#### [TASK DIRECTIONS]
Repeat only the lines from the one containing "right_set_screw();" through the one containing "before = set(bpy.data.objects)", exactly as written, both ends included.

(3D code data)
════
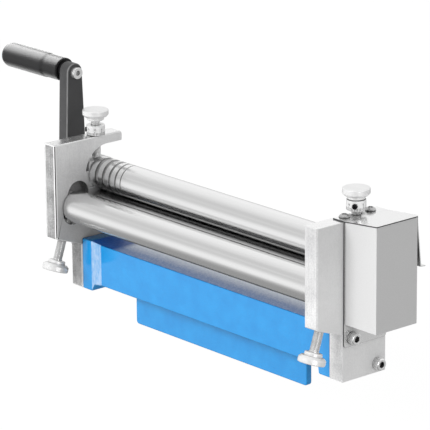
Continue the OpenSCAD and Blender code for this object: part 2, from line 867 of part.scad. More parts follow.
// Lid screwed to the end plate's top, with a sprung flap and finger lip behind
module gear_cover_lid() {
    t = sheet_t;
    front_y = -cover_front - lid_overhang;
    down = [sin(flap_lean), -cos(flap_lean)];
    out = [cos(flap_lean), sin(flap_lean)];
    along_lip = [cos(flap_lean), -sin(flap_lean)];
    under_lip = [-sin(flap_lean), -cos(flap_lean)];
    fold = [lid_back_y, plate_top_z + t];
    above = (lid_under_z(lid_end_x) + t + 2 * overrun - fold[1]) / cos(flap_lean);
    heel = fold + flap_length * down - t * out;
    lip_joint = flap_length - t * (cos(flap_lean) - sin(flap_lean)) / (cos(flap_lean) + sin(flap_lean));
    lip_end = heel + (flap_lip + t) * along_lip;
    high_z = fold[1] + above * cos(flap_lean);
    low_z = lip_end[1] - 2 * t;
    color("lightgray")
        difference() {
            intersection() {
                slab_x(outer_x - lid_lap, lid_end_x - outer_x + lid_lap)
                    polygon([
                        [front_y, high_z], fold - above * down, fold + lip_joint * down,
                        lip_end - t * under_lip, lip_end, heel, [front_y, heel[1]]
                    ]);
                cover_slab(front_y - overrun, lip_end[0] + t) under_lid(t, low_z);
            }
            // Room in front of the flap and under the lid
            intersection() {
                slab_x(outer_x - lid_lap - overrun, lid_end_x - outer_x + lid_lap + 2 * overrun)
                    polygon([
                        [front_y - overrun, high_z], heel - (flap_length + above) * down,
                        heel + 2 * t * down, [front_y - overrun, heel[1] - 2 * t]
                    ]);
                cover_slab(front_y - 2 * overrun, lip_end[0] + 2 * t) under_lid(0, low_z - t);
            }
            translate([0, 0, low_z])
                linear_extrude(high_z - low_z + overrun)
                    polygon([
                        [lid_end_x - lid_corner, lid_back_y], [lid_end_x, lid_back_y - lid_corner],
                        [lid_end_x + overrun, lid_back_y - lid_corner],
                        [lid_end_x + overrun, lip_end[0] + t],
                        [lid_end_x - lid_corner, lip_end[0] + t]
                    ]);
            translate([adjust_x, 0, plate_top_z - overrun])
                cylinder(d = adjust_d + 4 * hole_gap, h = sheet_t + 2 * overrun);
            for (side = [-1, 1])
                translate([plate_mid_x, side * lid_screw_pitch, plate_top_z - overrun])
                    cylinder(d = lid_screw_d + 2 * hole_gap, h = sheet_t + 2 * overrun);
        }
}

module lid_screws() {
    h = lid_screw_head_h;
    r = lid_screw_head_d / 2;
    shank_r = lid_screw_d / 2;
    rim_share = 0.45;
    crown_share = 0.55;
    slot_w_share = 0.14;
    color("gainsboro")
        for (side = [-1, 1])
            translate([plate_mid_x, side * lid_screw_pitch, plate_top_z + sheet_t])
                difference() {
                    rotate_extrude()
                        polygon([
                            [0, -lid_screw_length - sheet_t + key_gap],
                            [shank_r, -lid_screw_length - sheet_t + key_gap], [shank_r, 0],
                            [r, 0], [r, rim_share * h], [crown_share * r, h], [0, h]
                        ]);
                    for (turn = [0, 90])
                        rotate([0, 0, turn])
                            translate([-crown_share * r, -slot_w_share * r, h / 2])
                                cube([2 * crown_share * r, 2 * slot_w_share * r, h]);
                }
}

module lower_gear() {
    color("slategray") roll_gear(lower_z);
}

module upper_gear() {
    color("slategray") roll_gear(upper_z);
}

module lower_gear_key() {
    color("dimgray") gear_key(lower_z);
}

module upper_gear_key() {
    color("dimgray") gear_key(upper_z);
}

module lower_gear_circlip() {
    color("black") circlip(lower_z);
}

module upper_gear_circlip() {
    color("black") circlip(upper_z);
}

// Side outline of the crank arm: two round ends joined by tangent lines
module crank_outline() {
    r1 = arm_root_w / 2;
    r2 = arm_end_w / 2;
    slope = asin((r1 - r2) / crank_throw);
    translate([0, lower_z]) circle(r = r1);
    translate([0, grip_z]) circle(r = r2);
    polygon([
        [-r1 * cos(slope), lower_z + r1 * sin(slope)], [r1 * cos(slope), lower_z + r1 * sin(slope)],
        [r2 * cos(slope), grip_z + r2 * sin(slope)], [-r2 * cos(slope), grip_z + r2 * sin(slope)]
    ]);
}

module crank_arm() {
    color("dimgray")
        difference() {
            union() {
                slab_x(crank_x - crank_t, crank_t) crank_outline();
                rod_x(crank_boss_d, crank_x - overrun, -outer_x - crank_gap, 0, lower_z);
            }
            rod_x(stub_d + 2 * key_gap, crank_x - crank_t - overrun, -outer_x, 0, lower_z);
            key_slot(crank_x - crank_t - overrun, crank_key_end + key_gap, lower_z);
            rod_x(spindle_d + 2 * key_gap, crank_x - crank_t - overrun, crank_x + overrun, 0, grip_z);
        }
}

module crank_key() {
    color("dimgray") key(crank_x - crank_t + key_gap, crank_key_end, lower_z);
}

module crank_washer() {
    x1 = crank_x - crank_t;
    color("gainsboro")
        difference() {
            rod_x(washer_d, x1 - washer_t, x1, 0, lower_z);
            rod_x(thread_d + 2 * hole_gap, x1 - washer_t - overrun, x1 + overrun, 0, lower_z);
        }
}

module crank_end_screw() {
    x1 = crank_x - crank_t - washer_t;
    color("gainsboro") {
        translate([x1, 0, lower_z])
            rotate([0, -90, 0])
                cylinder(d = end_screw_head_d, h = end_screw_head_h, $fn = socket_sides);
        rod_x(thread_d, x1 - overrun, x1 + end_screw_length, 0, lower_z);
    }
}

module grip_spindle() {
    socket = spindle_head_d / 2;
    sink = spindle_head_t / 2;
    color("gainsboro")
        difference() {
            union() {
                rod_x(spindle_d, grip_x - spindle_reach, crank_x + overrun, 0, grip_z);
                rod_x(spindle_head_d, crank_x, crank_x + spindle_head_t, 0, grip_z);
            }
            difference() {
                rod_x(spindle_d + overrun, grip_clip_x, grip_clip_x + clip_t, 0, grip_z);
                rod_x(spindle_d - 2 * clip_sink, grip_clip_x - overrun, grip_x, 0, grip_z);
            }
            translate([crank_x + spindle_head_t - sink, 0, grip_z])
                rotate([0, 90, 0]) cylinder(d = socket, h = 2 * sink, $fn = socket_sides);
        }
}

// Snap ring that keeps the grip on its spindle
module grip_clip() {
    color("dimgray")
        translate([grip_clip_x + key_gap, 0, grip_z])
            rotate([0, 90, 0])
                rotate_extrude(angle = 360 - clip_mouth)
                    translate([spindle_d / 2 - clip_sink + key_gap, 0])
                        square([clip_wall, clip_t - 2 * key_gap]);
}

module grip_washer() {
    color("dimgray")
        difference() {
            rod_x(washer_d, grip_x + key_gap, crank_x - crank_t, 0, grip_z);
            rod_x(spindle_d + 2 * key_gap, grip_x, crank_x, 0, grip_z);
        }
}

// Hollow grip that turns on its spindle, with a waist near the arm and a domed outer end
module crank_grip() {
    neck_r = grip_neck_d / 2;
    body_r = grip_d / 2;
    rise_start_share = 0.3;
    rise_end_share = 0.37;
    rise_steps = 6;
    dome_steps = 12;
    dome_share = 0.7;
    flat_share = 0.3;
    dome_start = grip_length - dome_share * body_r;
    flat_r = flat_share * body_r;
    bore_r = spindle_d / 2 + running_gap;
    bore_length = spindle_reach + washer_t;
    face_x = grip_x - seat_gap;
    ring_r = spindle_d / 2 + clip_wall;
    ring_end = face_x - grip_clip_x + seat_gap;
    ring_start = ring_end - clip_t - 2 * seat_gap;
    start = rise_start_share * grip_length;
    end = rise_end_share * grip_length;
    rise = [
        for (i = [0:rise_steps])
            let (s = i / rise_steps)
            [neck_r + (body_r - neck_r) * (1 - cos(180 * s)) / 2, start + s * (end - start)]
    ];
    dome = [
        for (i = [0:dome_steps])
            let (a = 90 * i / dome_steps)
            [flat_r + (body_r - flat_r) * cos(a), dome_start + (grip_length - dome_start) * sin(a)]
    ];
    color("black")
        translate([face_x, 0, grip_z])
            rotate([0, -90, 0])
                rotate_extrude()
                    polygon(concat(
                        [[bore_r, 0], [neck_r - grip_edge, 0], [neck_r, grip_edge]],
                        rise, dome,
                        [
                            [0, grip_length], [0, bore_length], [bore_r, bore_length],
                            [bore_r, ring_end], [ring_r, ring_end], [ring_r, ring_start],
                            [bore_r, ring_start]
                        ]
                    ));
}

base_casting();
left_end_plate();
right_end_plate();
left_plate_screws();
right_plate_screws();
left_lower_bush();
right_lower_bush();
gear_back_sheet();
gear_cover_box();
gear_cover_lid();
lid_screws();
lower_roll();
lower_gear();
lower_gear_key();
lower_gear_circlip();
crank_arm();
crank_key();
crank_washer();
crank_end_screw();
grip_spindle();
grip_washer();
grip_clip();
crank_grip();
left_bearing_block();
right_bearing_block();
upper_roll();
upper_gear();
upper_gear_key();
upper_gear_circlip();
left_nip_screw();
left_dial();
left_set_screw();
right_nip_screw();
right_dial();
right_set_screw();
left_bend_bush();
right_bend_bush();
bending_roll();
left_bend_screw();
right_bend_screw();
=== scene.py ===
# %% [markdown]
# A slip roll in Blender: steel, enamel and sheet metal round a finished mechanism.
# The shapes and joints of this machine are already worked out as solids. This lesson puts a camera and
# a plain studio round them, then dresses each piece: some keep their solid and get a better material,
# and others are rebuilt with knurling, threads, engraved marks or softened edges. Lengths are metres.

# %% Load the finished mechanism
import json
import math

import bmesh
import bpy
import numpy as np
from mathutils import Matrix, Vector

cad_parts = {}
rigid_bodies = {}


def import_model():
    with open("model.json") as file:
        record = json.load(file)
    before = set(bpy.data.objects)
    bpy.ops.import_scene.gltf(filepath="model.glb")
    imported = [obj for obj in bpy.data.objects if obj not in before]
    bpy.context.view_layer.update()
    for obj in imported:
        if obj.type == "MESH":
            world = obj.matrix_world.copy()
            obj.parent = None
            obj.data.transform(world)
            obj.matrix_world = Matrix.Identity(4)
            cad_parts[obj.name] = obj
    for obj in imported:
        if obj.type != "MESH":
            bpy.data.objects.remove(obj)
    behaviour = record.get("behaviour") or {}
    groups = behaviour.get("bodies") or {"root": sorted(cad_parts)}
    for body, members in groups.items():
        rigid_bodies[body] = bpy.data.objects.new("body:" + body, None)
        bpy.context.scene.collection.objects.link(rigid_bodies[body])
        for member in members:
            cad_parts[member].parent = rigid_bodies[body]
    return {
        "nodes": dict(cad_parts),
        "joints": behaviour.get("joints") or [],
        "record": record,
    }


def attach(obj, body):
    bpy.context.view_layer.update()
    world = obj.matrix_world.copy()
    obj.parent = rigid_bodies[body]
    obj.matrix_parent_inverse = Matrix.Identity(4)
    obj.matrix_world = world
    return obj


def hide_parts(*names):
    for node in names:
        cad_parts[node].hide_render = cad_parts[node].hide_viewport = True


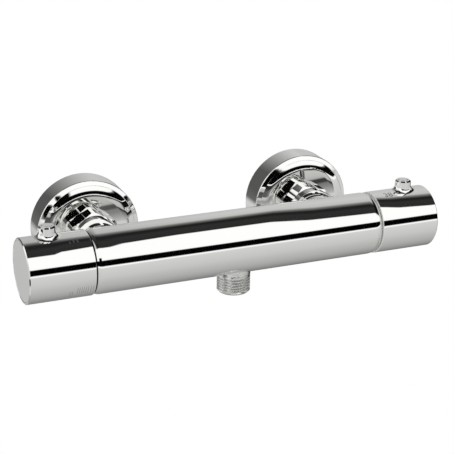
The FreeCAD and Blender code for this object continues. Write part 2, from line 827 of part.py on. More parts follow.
def handle_shell():
    """The cast handle: a tube the width of the bar, with the peg growing out of it in one flare."""
    bevel = handle_edge_bevel
    blank = turned([(handle_start, 0), (handle_start, bar_radius, handle_seam_round),
                    (handle_end - bevel, bar_radius), (handle_end, bar_radius - bevel), (handle_end, 0)])
    peg = turned([(0, 0), (0, peg_diameter / 2), (peg_top - peg_edge_bevel, peg_diameter / 2),
                  (peg_top, peg_diameter / 2 - peg_edge_bevel), (peg_top, 0)])
    blank = blank.fuse(upright(peg, peg_x))
    blank = blank.makeFillet(peg_base_round, [edge for edge in blank.Edges if is_peg_foot(edge)])
    hollow = turned([(handle_start - over, 0), (handle_start - over, handle_bore), (cap_ledge, handle_bore),
                     (cap_ledge, cap_radius + seated_fit), (handle_end + over, cap_radius + seated_fit),
                     (handle_end + over, 0)])
    button_way = upright(tube(0, peg_top + over, button_radius + running_fit), peg_x)
    return blank.cut([hollow, button_way])


def end_cap():
    """The disc pressed into the handle's end, with a spigot behind it."""
    face = handle_end - 2 * running_fit
    spigot = handle_bore - running_fit
    spigot_bore = spigot - cap_spigot_wall
    spigot_start = cap_ledge - cap_spigot_length
    return turned([(cap_ledge, 0), (cap_ledge, spigot_bore), (spigot_start, spigot_bore), (spigot_start, spigot),
                   (cap_ledge, spigot), (cap_ledge, cap_radius), (face - cap_bevel, cap_radius),
                   (face, cap_radius - cap_bevel), (face, 0)])


def handle_insert():
    """The moulded insert: a toothed hub, a web with ribs, an outer ring and the button's shelf."""
    inner = insert_radius - insert_wall
    hub_start = spline_start + free_gap
    tooth_root = spline_radius - spline_depth + 2 * running_fit
    ring = tube(insert_start, insert_end, insert_radius, inner)
    hub = tube(hub_start, hub_end, hub_radius, spline_radius + running_fit)
    web = tube(hub_end, web_end, inner + running_fit, screw_diameter / 2 + free_gap / 2)
    tooth = block(hub_start, hub_end, spline_tooth_width / 2 - running_fit, tooth_root, spline_radius + free_gap)
    rib = block(insert_start + rib_place, hub_end, rib_thickness / 2, hub_radius - free_gap, inner + running_fit)
    shelf = block(web_end - over, arm_end + 2 * free_gap, shelf_width / 2, shelf_top - shelf_thickness, shelf_top)
    solid = ring.fuse([hub, web, shelf] + around(tooth, spline_teeth) + around(rib, 6)[1:])
    pressed = arm_low - button_travel - free_gap
    slot = block(insert_start - over, arm_end + free_gap, button_arm_width / 2 + free_gap, pressed, bar_radius)
    stem_way = upright(tube(pressed, bar_radius, button_radius + free_gap), peg_x)
    return solid.cut([slot, stem_way])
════
#### [RESPONSE TO THIS TASK]
right_set_screw();
left_bend_bush();
right_bend_bush();
bending_roll();
left_bend_screw();
right_bend_screw();
=== scene.py ===
# %% [markdown]
# A slip roll in Blender: steel, enamel and sheet metal round a finished mechanism.
# The shapes and joints of this machine are already worked out as solids. This lesson puts a camera and
# a plain studio round them, then dresses each piece: some keep their solid and get a better material,
# and others are rebuilt with knurling, threads, engraved marks or softened edges. Lengths are metres.

# %% Load the finished mechanism
import json
import math

import bmesh
import bpy
import numpy as np
from mathutils import Matrix, Vector

cad_parts = {}
rigid_bodies = {}


def import_model():
    with open("model.json") as file:
        record = json.load(file)
    before = set(bpy.data.objects)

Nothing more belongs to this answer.